(Entries with model source code)

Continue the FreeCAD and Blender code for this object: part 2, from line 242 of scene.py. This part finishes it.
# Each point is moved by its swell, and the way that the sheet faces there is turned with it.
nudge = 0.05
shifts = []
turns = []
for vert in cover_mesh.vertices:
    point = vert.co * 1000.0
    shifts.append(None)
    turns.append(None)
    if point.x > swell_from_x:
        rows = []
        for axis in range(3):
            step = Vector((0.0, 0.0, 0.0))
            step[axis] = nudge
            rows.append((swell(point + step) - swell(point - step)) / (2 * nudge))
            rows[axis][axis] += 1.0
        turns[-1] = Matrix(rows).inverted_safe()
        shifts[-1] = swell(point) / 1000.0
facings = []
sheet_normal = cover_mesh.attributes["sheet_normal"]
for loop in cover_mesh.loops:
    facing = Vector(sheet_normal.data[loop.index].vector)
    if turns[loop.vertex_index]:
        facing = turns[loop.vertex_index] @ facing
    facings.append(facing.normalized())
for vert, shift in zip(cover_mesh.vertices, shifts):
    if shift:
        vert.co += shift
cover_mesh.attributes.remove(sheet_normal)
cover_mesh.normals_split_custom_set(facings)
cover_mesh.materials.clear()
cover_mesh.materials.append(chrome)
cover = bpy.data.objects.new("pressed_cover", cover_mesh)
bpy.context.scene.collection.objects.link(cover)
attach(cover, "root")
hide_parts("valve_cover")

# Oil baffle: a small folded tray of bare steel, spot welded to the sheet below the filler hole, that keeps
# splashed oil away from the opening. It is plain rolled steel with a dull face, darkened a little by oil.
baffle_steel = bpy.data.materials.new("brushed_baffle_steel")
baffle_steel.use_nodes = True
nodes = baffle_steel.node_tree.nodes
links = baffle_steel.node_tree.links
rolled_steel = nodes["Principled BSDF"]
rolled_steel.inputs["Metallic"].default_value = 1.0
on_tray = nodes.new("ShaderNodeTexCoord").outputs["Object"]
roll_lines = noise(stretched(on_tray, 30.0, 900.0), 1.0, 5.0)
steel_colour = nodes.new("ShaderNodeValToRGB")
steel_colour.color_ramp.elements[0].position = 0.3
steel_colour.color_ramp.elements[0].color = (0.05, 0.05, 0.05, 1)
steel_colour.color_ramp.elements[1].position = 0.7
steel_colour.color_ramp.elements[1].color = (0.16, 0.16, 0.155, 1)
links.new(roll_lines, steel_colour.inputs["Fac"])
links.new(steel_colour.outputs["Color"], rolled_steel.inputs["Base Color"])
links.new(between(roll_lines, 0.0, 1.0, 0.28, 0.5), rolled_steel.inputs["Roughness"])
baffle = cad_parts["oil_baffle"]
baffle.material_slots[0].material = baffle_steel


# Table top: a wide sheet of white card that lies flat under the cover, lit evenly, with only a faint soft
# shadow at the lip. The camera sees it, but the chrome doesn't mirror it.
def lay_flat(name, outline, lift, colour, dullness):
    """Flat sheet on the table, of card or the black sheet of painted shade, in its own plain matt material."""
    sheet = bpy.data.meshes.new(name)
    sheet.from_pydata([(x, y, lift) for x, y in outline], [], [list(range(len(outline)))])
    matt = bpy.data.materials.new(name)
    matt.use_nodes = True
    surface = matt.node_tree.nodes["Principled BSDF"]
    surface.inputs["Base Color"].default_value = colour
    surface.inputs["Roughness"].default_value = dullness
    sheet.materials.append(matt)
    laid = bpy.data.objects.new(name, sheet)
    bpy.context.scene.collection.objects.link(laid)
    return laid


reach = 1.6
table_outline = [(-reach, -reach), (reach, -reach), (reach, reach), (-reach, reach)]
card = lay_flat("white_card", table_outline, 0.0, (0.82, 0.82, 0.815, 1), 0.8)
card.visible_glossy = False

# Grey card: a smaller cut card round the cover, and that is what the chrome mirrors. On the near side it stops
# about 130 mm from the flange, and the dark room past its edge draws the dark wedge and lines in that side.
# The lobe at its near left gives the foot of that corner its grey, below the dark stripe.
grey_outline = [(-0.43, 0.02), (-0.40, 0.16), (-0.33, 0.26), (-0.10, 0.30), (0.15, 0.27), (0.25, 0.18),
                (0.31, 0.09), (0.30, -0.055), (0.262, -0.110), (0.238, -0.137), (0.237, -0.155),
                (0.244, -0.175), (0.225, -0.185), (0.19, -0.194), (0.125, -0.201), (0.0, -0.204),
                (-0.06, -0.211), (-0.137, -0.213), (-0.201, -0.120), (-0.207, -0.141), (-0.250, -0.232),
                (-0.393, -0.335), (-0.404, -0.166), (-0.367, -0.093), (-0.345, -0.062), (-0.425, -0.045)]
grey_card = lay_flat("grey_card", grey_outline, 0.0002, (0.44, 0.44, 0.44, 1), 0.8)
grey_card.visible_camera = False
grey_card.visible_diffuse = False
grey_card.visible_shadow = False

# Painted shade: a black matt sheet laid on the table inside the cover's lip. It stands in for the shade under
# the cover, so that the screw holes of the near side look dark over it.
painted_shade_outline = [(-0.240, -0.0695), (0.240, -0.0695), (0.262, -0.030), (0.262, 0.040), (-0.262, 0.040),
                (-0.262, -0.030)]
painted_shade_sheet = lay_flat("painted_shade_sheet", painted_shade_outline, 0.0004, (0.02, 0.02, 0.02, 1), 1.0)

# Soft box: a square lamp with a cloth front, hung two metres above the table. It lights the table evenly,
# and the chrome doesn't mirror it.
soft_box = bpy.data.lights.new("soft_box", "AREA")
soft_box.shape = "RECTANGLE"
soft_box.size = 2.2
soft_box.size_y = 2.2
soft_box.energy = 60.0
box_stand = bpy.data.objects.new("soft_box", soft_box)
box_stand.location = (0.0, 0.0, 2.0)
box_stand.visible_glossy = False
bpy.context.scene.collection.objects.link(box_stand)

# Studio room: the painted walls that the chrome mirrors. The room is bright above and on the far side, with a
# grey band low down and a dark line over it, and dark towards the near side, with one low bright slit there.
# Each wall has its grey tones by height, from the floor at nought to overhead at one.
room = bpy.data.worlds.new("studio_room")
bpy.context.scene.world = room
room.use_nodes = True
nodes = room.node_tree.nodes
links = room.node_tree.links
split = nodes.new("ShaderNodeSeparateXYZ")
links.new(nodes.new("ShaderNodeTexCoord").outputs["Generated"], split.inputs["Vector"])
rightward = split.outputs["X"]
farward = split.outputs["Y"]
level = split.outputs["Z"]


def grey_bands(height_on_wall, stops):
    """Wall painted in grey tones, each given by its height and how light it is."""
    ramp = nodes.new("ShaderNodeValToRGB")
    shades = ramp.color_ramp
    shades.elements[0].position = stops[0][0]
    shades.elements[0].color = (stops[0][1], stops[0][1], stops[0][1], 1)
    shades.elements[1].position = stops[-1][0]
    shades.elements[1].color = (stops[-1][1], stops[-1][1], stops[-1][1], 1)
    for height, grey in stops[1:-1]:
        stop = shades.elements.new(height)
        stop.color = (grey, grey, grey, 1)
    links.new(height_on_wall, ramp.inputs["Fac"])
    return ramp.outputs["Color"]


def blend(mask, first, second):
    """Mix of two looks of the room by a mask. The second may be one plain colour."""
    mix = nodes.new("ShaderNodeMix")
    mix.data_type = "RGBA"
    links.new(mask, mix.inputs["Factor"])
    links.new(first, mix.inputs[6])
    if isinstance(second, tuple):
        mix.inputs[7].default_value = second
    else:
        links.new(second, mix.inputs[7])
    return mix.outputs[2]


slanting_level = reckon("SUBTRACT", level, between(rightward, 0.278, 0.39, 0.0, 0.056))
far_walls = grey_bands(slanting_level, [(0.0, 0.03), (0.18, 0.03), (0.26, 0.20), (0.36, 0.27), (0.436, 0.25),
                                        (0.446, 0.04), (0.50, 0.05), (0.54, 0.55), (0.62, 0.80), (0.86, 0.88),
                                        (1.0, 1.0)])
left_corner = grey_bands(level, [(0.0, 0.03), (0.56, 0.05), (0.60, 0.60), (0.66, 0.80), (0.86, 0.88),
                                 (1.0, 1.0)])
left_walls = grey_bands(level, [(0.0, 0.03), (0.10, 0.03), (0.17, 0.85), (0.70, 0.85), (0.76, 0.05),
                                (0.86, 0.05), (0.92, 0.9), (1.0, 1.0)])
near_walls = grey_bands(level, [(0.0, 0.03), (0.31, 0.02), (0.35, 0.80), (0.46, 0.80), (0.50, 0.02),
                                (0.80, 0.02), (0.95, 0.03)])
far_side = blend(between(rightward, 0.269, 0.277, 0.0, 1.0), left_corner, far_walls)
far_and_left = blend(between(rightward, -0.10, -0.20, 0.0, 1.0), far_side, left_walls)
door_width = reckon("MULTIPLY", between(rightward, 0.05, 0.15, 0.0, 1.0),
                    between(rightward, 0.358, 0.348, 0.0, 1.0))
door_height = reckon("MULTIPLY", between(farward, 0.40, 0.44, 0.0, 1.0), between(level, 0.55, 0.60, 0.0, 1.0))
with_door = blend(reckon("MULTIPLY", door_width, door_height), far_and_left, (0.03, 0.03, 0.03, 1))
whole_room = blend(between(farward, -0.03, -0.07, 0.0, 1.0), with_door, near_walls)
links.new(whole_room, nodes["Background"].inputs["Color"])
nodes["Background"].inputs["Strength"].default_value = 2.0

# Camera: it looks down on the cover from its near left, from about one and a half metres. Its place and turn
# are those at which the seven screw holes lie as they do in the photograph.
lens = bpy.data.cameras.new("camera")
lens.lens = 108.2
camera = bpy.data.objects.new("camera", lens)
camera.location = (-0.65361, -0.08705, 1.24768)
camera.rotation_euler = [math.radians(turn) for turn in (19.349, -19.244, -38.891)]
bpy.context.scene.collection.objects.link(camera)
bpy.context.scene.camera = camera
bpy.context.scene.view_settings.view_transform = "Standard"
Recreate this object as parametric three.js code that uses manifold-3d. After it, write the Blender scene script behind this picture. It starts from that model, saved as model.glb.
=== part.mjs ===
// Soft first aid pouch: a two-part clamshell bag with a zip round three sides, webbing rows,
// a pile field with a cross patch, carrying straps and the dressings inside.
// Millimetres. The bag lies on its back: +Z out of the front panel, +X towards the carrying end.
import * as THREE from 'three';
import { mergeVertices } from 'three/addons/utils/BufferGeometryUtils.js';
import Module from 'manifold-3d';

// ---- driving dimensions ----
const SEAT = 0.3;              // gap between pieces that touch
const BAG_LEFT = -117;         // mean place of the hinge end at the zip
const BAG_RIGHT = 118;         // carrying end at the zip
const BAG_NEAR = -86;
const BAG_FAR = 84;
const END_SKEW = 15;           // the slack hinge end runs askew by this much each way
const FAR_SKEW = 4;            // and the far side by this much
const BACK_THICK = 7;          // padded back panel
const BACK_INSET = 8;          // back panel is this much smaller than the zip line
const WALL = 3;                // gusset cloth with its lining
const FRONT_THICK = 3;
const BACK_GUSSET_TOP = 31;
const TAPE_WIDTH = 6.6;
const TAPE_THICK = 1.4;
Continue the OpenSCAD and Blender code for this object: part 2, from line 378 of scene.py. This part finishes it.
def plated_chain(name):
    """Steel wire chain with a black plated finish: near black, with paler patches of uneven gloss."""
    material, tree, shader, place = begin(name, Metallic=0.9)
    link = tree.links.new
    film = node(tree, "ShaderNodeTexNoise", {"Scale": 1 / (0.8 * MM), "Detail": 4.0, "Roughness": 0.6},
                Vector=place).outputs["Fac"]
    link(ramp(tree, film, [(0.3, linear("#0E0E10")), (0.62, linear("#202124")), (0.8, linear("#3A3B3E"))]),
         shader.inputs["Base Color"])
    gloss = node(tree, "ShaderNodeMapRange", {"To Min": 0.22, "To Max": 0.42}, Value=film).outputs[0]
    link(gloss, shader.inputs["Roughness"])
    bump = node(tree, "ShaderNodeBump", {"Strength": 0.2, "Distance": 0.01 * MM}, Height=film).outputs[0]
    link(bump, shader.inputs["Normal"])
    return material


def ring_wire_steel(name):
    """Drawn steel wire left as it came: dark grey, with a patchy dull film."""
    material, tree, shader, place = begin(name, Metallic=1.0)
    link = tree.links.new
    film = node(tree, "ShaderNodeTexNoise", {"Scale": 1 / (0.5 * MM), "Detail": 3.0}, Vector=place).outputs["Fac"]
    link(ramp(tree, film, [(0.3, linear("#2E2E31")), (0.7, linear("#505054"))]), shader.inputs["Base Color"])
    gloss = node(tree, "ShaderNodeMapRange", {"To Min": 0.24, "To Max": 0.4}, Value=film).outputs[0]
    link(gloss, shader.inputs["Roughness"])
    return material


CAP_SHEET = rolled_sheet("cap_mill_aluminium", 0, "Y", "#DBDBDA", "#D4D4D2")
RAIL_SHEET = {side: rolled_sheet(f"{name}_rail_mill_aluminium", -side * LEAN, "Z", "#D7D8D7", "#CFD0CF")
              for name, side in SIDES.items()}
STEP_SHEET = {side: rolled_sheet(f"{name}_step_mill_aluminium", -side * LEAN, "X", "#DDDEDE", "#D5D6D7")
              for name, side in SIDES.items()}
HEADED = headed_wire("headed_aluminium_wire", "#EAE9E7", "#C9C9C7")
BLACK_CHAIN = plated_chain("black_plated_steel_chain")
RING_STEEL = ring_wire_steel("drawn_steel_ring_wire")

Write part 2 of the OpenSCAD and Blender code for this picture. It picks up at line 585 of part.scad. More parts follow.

* Your goal: Take each line of the material that contains the word "manifold" and list it.

* Complete answer:
Recreate this object as parametric three.js code that uses manifold-3d. After it, write the Blender scene script behind this picture. It starts from that model, saved as model.glb.
import Module from 'manifold-3d';